From that point on, Anderson captures the wistful woe and longing that drove the best parts of Rushmore and The Royal Tenenbaums. However, the film is so entirely stuck inside Anderson's own head, that it's sometimes difficult to separate the calculated from the genuine. There's no question that it's beautiful and funny and even sad, but does it transcend all these to become something great? Rushmore, I think, does. That was a film that has improved over time, whereas I think I may have overrated The Royal Tenenbaums a bit. Time and repeated viewings will better cement The Darjeeling Limited's status, but for now let's just say that the film is highly satisfying and most welcome.

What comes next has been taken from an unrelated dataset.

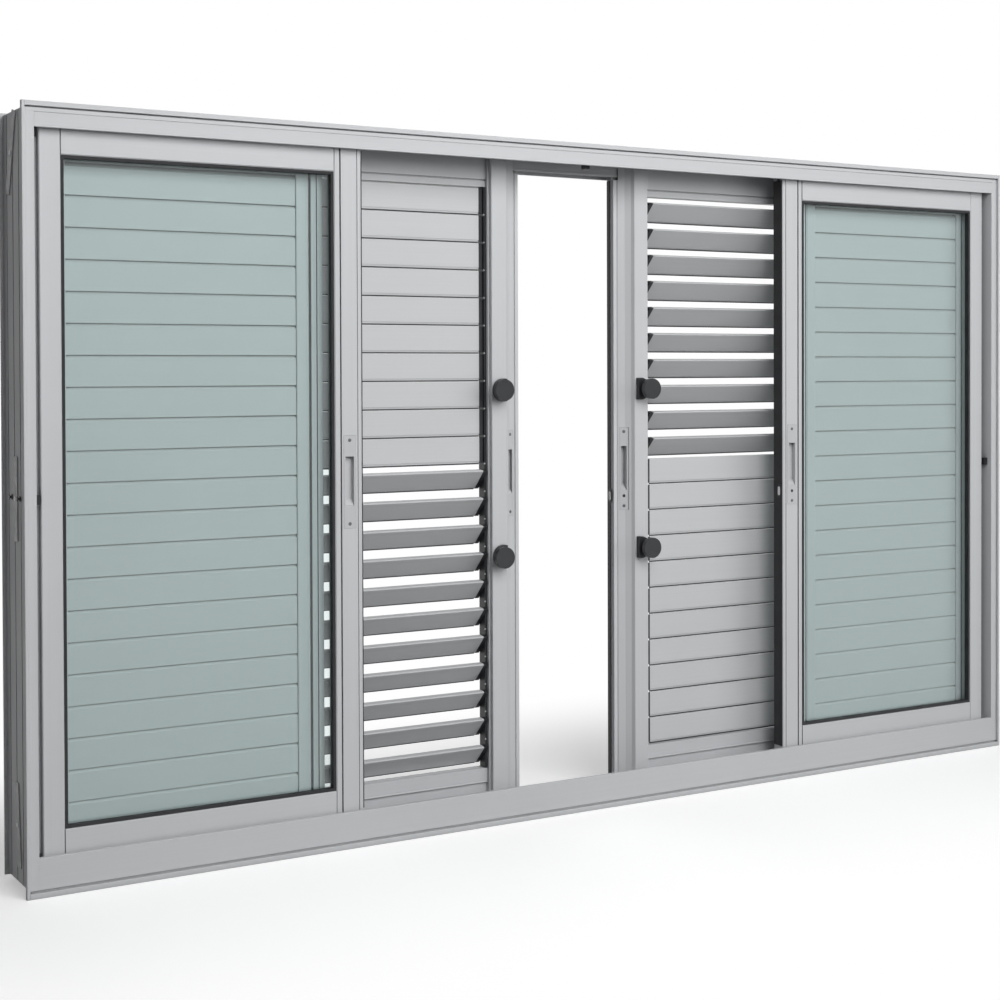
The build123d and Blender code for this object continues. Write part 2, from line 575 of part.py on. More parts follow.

Fox's 2008 DVD ends all the speculation over the short film: they are included together here at last, with the option to watch the feature both with and without the short. Otherwise, the disc comes with a very good 21-minute "behind the scenes" featurette, which was actually shot entirely on the set with no talking heads. Then we get a generous selection of trailers for other Fox releases. It doesn't appear that there will be a Criterion version of this movie, as there were with Anderson's three previous films.

In 2010, Criterion came through with a glorious new Blu-Ray edition, as well as a deluxe DVD. There are some delightful extras, including a commentary track by Anderson, Schwartzman and Coppola, a behind-the-scenes featurette, a discussion between Anderson and James Ivory on the film's music, Anderson's great "American Express" commercial, Coppola's behind-the-scenes footage, audition footage, a few deleted scenes, stills, and a trailer. The excellent liner notes booklet has an essay by the film's #1 champion Richard Brody (of The New Yorker).